§ **Description of the task**:
Begin at the first line below and copy each line exactly, ending with the line where "return path" appears.

§ **Information provided**:

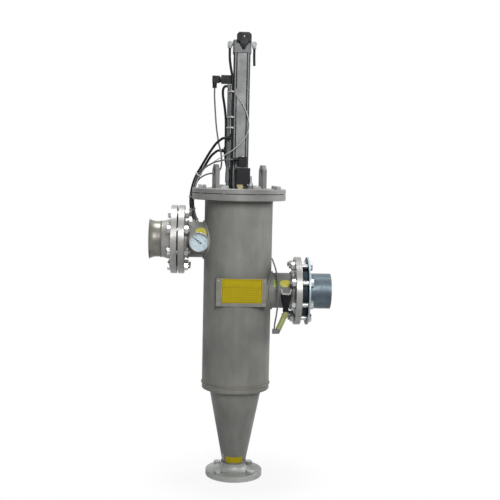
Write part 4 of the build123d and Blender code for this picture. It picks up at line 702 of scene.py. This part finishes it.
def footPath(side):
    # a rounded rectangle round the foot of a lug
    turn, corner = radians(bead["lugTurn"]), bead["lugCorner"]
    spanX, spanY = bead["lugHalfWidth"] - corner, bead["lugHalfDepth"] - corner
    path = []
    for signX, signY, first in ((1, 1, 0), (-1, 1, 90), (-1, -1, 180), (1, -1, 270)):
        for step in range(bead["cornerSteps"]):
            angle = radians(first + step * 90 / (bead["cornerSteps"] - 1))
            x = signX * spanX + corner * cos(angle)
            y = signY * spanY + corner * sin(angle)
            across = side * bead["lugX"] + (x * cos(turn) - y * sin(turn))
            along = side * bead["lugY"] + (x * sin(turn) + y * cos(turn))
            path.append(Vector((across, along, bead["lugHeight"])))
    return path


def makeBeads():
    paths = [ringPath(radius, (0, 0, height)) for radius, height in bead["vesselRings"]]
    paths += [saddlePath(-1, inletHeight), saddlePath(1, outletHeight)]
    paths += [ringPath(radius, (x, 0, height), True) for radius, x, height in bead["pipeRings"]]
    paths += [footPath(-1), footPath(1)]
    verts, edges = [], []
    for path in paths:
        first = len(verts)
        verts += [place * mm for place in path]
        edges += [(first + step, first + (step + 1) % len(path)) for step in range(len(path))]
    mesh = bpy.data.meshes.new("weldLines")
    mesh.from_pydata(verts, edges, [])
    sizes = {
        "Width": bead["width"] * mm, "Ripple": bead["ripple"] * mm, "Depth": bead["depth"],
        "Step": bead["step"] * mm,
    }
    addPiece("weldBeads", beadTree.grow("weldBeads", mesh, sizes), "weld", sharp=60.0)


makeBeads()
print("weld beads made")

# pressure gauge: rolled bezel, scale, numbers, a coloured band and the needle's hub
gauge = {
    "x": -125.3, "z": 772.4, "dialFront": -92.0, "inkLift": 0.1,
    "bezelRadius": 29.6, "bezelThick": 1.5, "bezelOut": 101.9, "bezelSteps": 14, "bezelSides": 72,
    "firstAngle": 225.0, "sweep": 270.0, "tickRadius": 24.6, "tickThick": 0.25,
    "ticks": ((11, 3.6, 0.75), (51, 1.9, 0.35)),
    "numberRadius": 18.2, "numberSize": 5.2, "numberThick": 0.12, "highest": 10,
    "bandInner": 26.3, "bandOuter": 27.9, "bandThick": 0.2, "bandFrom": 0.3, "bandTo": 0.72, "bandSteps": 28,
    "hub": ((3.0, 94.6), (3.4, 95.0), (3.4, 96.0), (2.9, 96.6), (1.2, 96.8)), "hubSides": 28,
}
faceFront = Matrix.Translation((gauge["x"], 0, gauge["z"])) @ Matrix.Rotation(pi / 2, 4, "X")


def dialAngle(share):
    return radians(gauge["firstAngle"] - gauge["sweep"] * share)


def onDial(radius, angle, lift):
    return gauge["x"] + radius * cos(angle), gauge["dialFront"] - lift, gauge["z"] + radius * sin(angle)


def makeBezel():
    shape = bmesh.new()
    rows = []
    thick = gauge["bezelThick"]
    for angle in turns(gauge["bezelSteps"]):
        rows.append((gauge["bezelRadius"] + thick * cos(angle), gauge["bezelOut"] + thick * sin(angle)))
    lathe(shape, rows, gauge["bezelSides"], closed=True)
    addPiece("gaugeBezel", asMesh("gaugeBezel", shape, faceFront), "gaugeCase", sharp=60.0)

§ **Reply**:
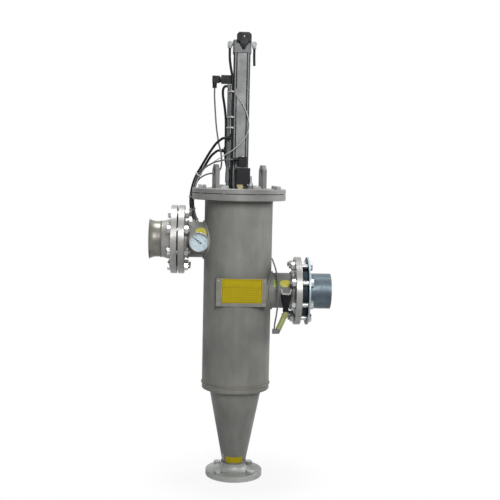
Write part 4 of the build123d and Blender code for this picture. It picks up at line 702 of scene.py. This part finishes it.
def footPath(side):
    # a rounded rectangle round the foot of a lug
    turn, corner = radians(bead["lugTurn"]), bead["lugCorner"]
    spanX, spanY = bead["lugHalfWidth"] - corner, bead["lugHalfDepth"] - corner
    path = []
    for signX, signY, first in ((1, 1, 0), (-1, 1, 90), (-1, -1, 180), (1, -1, 270)):
        for step in range(bead["cornerSteps"]):
            angle = radians(first + step * 90 / (bead["cornerSteps"] - 1))
            x = signX * spanX + corner * cos(angle)
            y = signY * spanY + corner * sin(angle)
            across = side * bead["lugX"] + (x * cos(turn) - y * sin(turn))
            along = side * bead["lugY"] + (x * sin(turn) + y * cos(turn))
            path.append(Vector((across, along, bead["lugHeight"])))
    return path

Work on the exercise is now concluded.